Nosso Jean Meslier atende pelo nome de Adélio Bispo de Oliveira – o Robespierre de fancaria, o Esteves sem metafísica da política brasileira. Filiado ao PSOL, denunciador de golpes imaginários, defensor de Lula. E, na expressão facial aparvalhada, um inequívoco manequim de Cesare Lombroso.
A facada que ele desferiu em Jair Bolsonaro é a negação da política e traduz, com ela, o que todos parecem querer: a derrubada do sistema, o pau que enverga, a ação direta. “Joguem uma bomba nesse Congresso!” “Matem o Lula de uma vez!” “É golpe!” “Lula livre!” “Metralhem a petralhada!”
“Nada mais cretino e mais cretinizante do que a paixão política. É a única paixão sem grandeza, a única que é capaz de imbecilizar o homem.” (Nelson Rodrigues)
Há um fio invisível ligando a insanidade da lógica de Adélio à lógica da insanidade de Lula.
Não, Lula não esfaqueou Bolsonaro. O autor tem nome e sobrenome, Adélio Bispo de Oliveira, e costumo atribuir culpa a quem é diretamente culpado. Entretanto, o que Lula e o PT têm feito no país – e ao país – é atentar contra a ordem jurídica e institucional. Se a esquerda quer acusar o Capitão de jogar gasolina no fogo, tem de primeiro assumir a autoria do incêndio.
Descumprir decisões judiciais, resistir à prisão, ignorar as regras eleitorais são expressões que de alguma forma contextualizam, motivam intelectualmente, gestos terríveis. Saber perder no xadrez democrático é tão importante quanto saber vencer, e todos no fim ganham com isso. Apostar tudo contra o sistema é alimentar esse tipo de tresloucada medida. Essa facada tem a mesma natureza simbólica do “eu quero ver o pau envergar de vez”, do “nós podemos fazer o diabo quando é hora da eleição”.
Por outro lado, o nível de irracionalidade é tamanho e tão difuso que, no afã de apontar culpados, causas e consequências, há gente acusando quem critica Bolsonaro de ter colaborado com o crime. O General Augusto Heleno, numa fala temerária, responsabiliza “parte da imprensa”.
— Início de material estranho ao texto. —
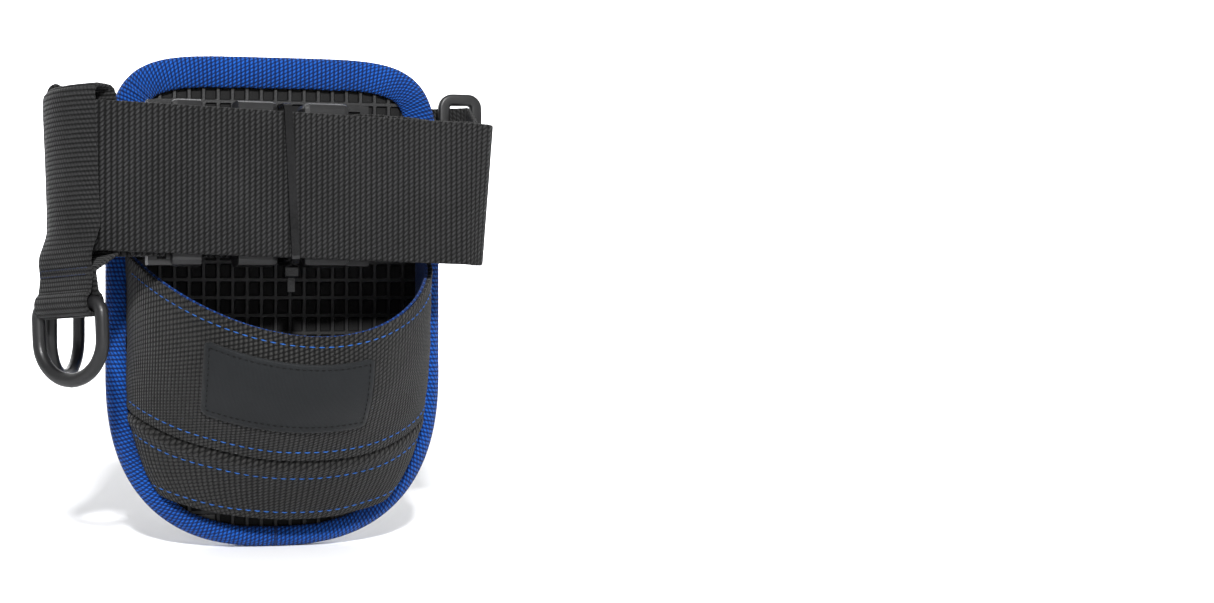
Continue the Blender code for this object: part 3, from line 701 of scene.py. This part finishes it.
def make_cup():
    """Two bands of cloth with a blue lining. The upper band laps over the lower at the seam."""

    def upper(t, degree):
        lip = 0.35 * math.exp(-((t - 0.12) / 0.16) ** 2)
        overlap = 0.5 * smooth_step(t, 3.55, 3.9)
        return ripple(t, degree, 0.5) + lip + overlap

    def lower(t, degree):
        tuck = -1.3 * (1 - smooth_step(t, SEAM_ROW + 0.02, SEAM_ROW + 0.16))
        roll = 0.9 * math.exp(-((t - SEAM_ROW - 0.24) / 0.13) ** 2)
        return ripple(t, degree, 0.45) + tuck + roll - 0.2

    wall = cup_sheet("cup_upper", steps(0, SEAM_ROW - 0.03, 56), upper, CUP_WALL, "cup",
                     ["pocket_upper_band"])
    band = cup_sheet("cup_lower", steps(SEAM_ROW + 0.02, 6, 36), lower, CUP_WALL, "cup_low",
                     ["pocket_lower_band"])

    def inside(t, degree):
        return -1.6 + 0.9 * (1 - smooth_step(t, -0.05, 0.12))

    lining = cup_sheet("cup_lining", steps(-0.06, 5.96, 48), inside, 0.9, "lining",
                       ["pocket_lining"], angle_step=3.0)

    make_cup_stitches(upper, lower)
    make_label(upper)
    make_drain()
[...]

Curioso que os defensores do candidato argumentam que suas falas não justificariam nunca a agressão sofrida. Estou de acordo. No mesmo sentido, as críticas da imprensa são críticas, não são facadas. Eu, por exemplo, sou um dos críticos de seu modo de fazer e entender política. Continuarei sendo. Trata-se apenas de crítica. A instrumentalização do ato criminoso não pode vir de lado nenhum: nem de quem, à esquerda, o justifica; nem de quem, à direita, o capitaliza.
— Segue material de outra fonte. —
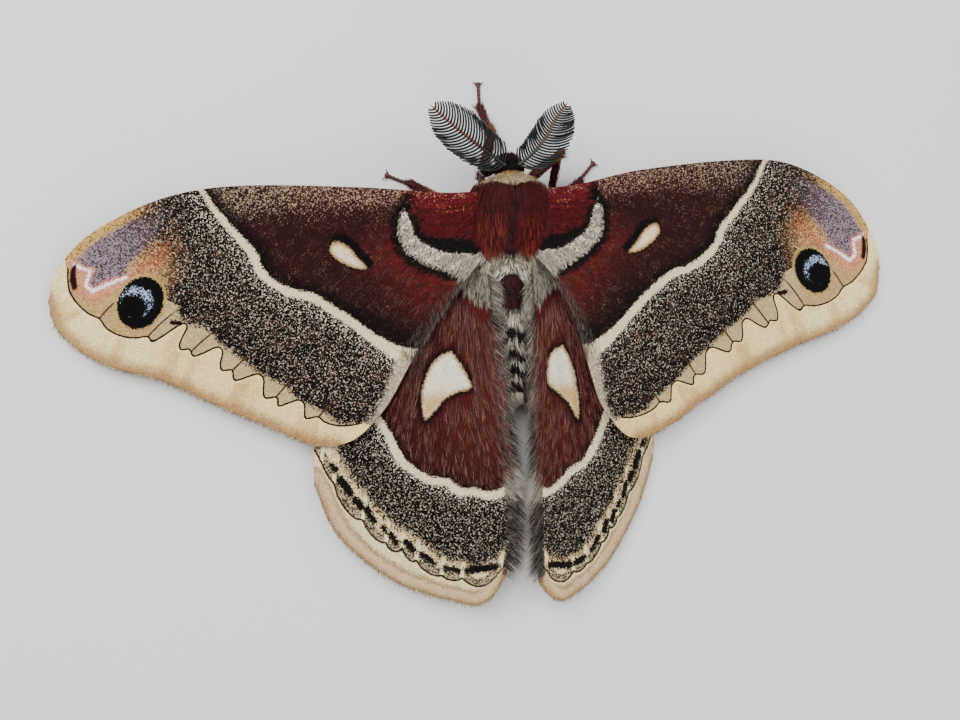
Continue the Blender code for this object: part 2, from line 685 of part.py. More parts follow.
def build():
    for obj in list(bpy.data.objects):
        bpy.data.objects.remove(obj)
    finish = {name: make_material(name) for name in FINISHES}

    thorax = make_thorax(finish["body_fur"])
    head = make_head(finish["pale_fur"])
    pieces = [thorax, head, make_abdomen(finish["pale_fur"])]
    wings = (("forewing_", FOREWING_ROOT, forewing_height, FOREWING_VEINS),
             ("hindwing_", HINDWING_ROOT, hindwing_height, HINDWING_VEINS))

    for side_name, side in SIDES:
        pieces.append(make_eye("eye_" + side_name, side, finish=finish["eye_lens"]))
        socket = as_cutter(make_eye("eye_socket_" + side_name, side, grow=GAP))
        cut(head, socket)
        pieces.append(make_antenna("antenna_" + side_name, side, finish["feeler_horn"]))
        for kind, root, height, veins in wings:
            name = kind + side_name
            pieces.append(make_wing(name, root, height, veins, finish["wing_scales"]))
            trim = as_cutter(make_wing(name, root, height, veins, grow=GAP))
            trim.name = name + "_clearance"
            cut(thorax, trim)

    hips = as_cutter(loft("hip_clearance", [body_ring(*ring, grow=GAP) for ring in THORAX_RINGS]))
    for name in LEG_ROUTES:
        leg = make_leg(name, finish["leg_scales"])
        cut(leg, hips)
        pieces.append(leg)
    apply_modifiers(thorax)
    keep_largest(thorax)
    stand_on_origin(pieces)


build()
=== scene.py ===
import math

import bpy
import numpy as np
from mathutils import Matrix, Vector


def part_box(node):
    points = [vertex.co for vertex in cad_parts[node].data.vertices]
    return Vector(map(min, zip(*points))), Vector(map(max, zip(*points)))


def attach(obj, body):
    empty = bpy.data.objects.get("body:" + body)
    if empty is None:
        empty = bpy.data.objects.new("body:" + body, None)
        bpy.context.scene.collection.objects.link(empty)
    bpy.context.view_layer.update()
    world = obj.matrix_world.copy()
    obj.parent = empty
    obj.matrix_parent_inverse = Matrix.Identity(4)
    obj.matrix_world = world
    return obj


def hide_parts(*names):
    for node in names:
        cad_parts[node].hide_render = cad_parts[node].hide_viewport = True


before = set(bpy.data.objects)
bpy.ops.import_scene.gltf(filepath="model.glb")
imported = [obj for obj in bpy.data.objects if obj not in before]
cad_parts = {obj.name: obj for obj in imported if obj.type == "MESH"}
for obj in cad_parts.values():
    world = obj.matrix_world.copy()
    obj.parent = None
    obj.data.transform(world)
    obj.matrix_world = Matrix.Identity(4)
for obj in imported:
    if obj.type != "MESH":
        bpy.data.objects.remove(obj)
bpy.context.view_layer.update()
mm = 0.001

# Places below are millimetres with the origin on the floor under the thorax, head at +Y.
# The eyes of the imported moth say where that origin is.
eyeCentre = (1.75, 7.9, 6.9)
eyeRadius = 1.1
sides = {"left": -1, "right": 1}
eyeMiddle = sum((corner for name in ("eye_left", "eye_right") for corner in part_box(name)), Vector()) / 4
shift = np.array([eyeMiddle.x / mm, eyeMiddle.y / mm - eyeCentre[1], 0.0])


# Small helpers

def hexColour(code):
    parts = [int(code[k:k + 2], 16) / 255 for k in (0, 2, 4)]
    return [c / 12.92 if c <= 0.04045 else ((c + 0.055) / 1.055) ** 2.4 for c in parts] + [1.0]


def addNode(tree, kind, links=None, values=None, **settings):
    node = tree.nodes.new("ShaderNode" + kind)
    for key, value in settings.items():
        setattr(node, key, value)
    for socket, value in (values or {}).items():
        node.inputs[socket].default_value = value
    for socket, source in (links or {}).items():
        tree.links.new(source, node.inputs[socket])
    return node


def newMaterial(name, **sockets):
    material = bpy.data.materials.new(name)
    material.use_nodes = True
    tree = material.node_tree
    shader = tree.nodes["Principled BSDF"]
    for socket, value in sockets.items():
        shader.inputs[socket.replace("_", " ")].default_value = value
    return material, tree, shader


def smooth(value, low=0.0, high=1.0):
    t = np.clip((value - low) / (high - low), 0, 1)
    return t * t * (3 - 2 * t)


def smoothLine(points, perSpan=8):
    points = np.array(points, float)
    points = np.vstack([2 * points[0] - points[1], points, 2 * points[-1] - points[-2]])
    t = (np.arange(perSpan) / perSpan)[:, None]
    rows = []
    for a, b, c, d in zip(points, points[1:], points[2:], points[3:]):
        rows.append(0.5 * (2 * b + (c - a) * t + (2 * a - 5 * b + 4 * c - d) * t ** 2
                           + (3 * b - a - 3 * c + d) * t ** 3))
    return np.vstack(rows + [points[-2:-1]])


def alongLine(line, shares):
    lengths = np.r_[0, np.cumsum(np.linalg.norm(np.diff(line, axis=0), axis=1))]
    lengths /= lengths[-1]
    return np.stack([np.interp(shares, lengths, line[:, k]) for k in range(line.shape[1])], -1)


def lineLength(line):
    return np.linalg.norm(np.diff(line, axis=0), axis=1).sum()


def unit(vectors):
    return vectors / np.maximum(np.linalg.norm(vectors, axis=-1, keepdims=True), 1e-9)


def distanceTo(places, line):
    best = np.full(len(places), 1e9)
    for a, b in zip(line, line[1:]):
        step = b - a
        t = np.clip((places - a) @ step / max(step @ step, 1e-12), 0, 1)
        best = np.minimum(best, np.linalg.norm(places - a - t[:, None] * step, axis=1))
    return best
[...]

Isso é negar a política e aposentar a razão.
Também é oportuno lembrar que, coordenadas ideológicas à parte, o Brasil tem longa tradição no atentado. Entre outros, Líbero Badaró e Dom Pedro II; Prudente de Morais e Pinheiro Machado; Carlos Lacerda e Costa e Silva. Até o imortal, incorrupto e incriado José Sarney teve seus quinze minutos de hipotética vítima.
Que Jair Bolsonaro se recupere e dispute as eleições como convém. Seja criticado, elogiado, aceito ou rejeitado por suas ideias. Faça política e não se torne refém do revanchismo mimético que tende a produzir mais daquilo que se quer acabar. René Girard ensina que a escalada da violência termina por destruir a todos, vítimas e perpetradores, sem distinção.
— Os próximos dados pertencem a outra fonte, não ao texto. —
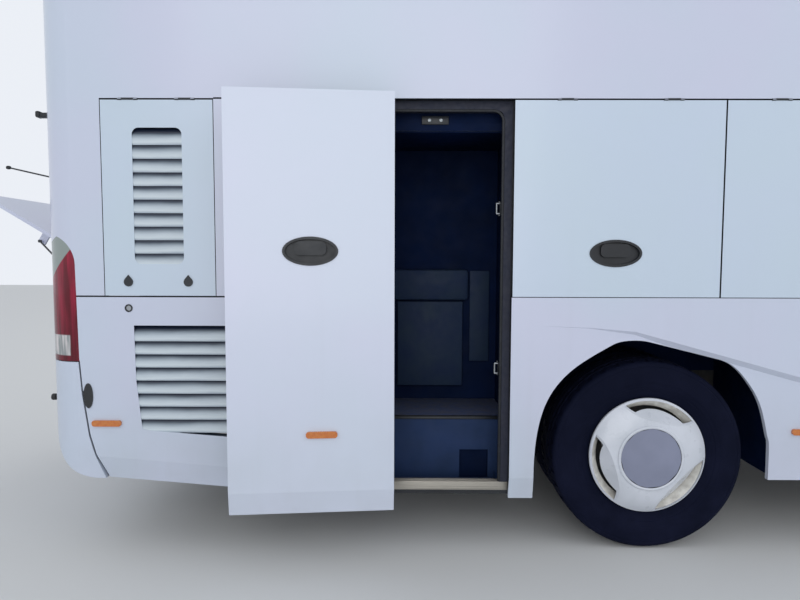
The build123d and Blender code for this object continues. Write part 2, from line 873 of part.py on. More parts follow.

“Ai do mundo por causa dos escândalos! É necessário que haja escândalo, mas ai do homem pelo qual o escândalo vem!” Mateus (18,7)
O momento é bastante oportuno para que os valores da convivência democrática, do império das leis e da liberdade econômica sejam apresentados como inegociáveis. Não há atalhos para a vida civilizada e justa. Caso venha a ser eleito, que Bolsonaro tenha a grandeza de compreender que não é preciso – nem possível – governar um país com a faca nos dentes. Porque dos dentes ao abdome, basta um fanático à espera de oportunidade.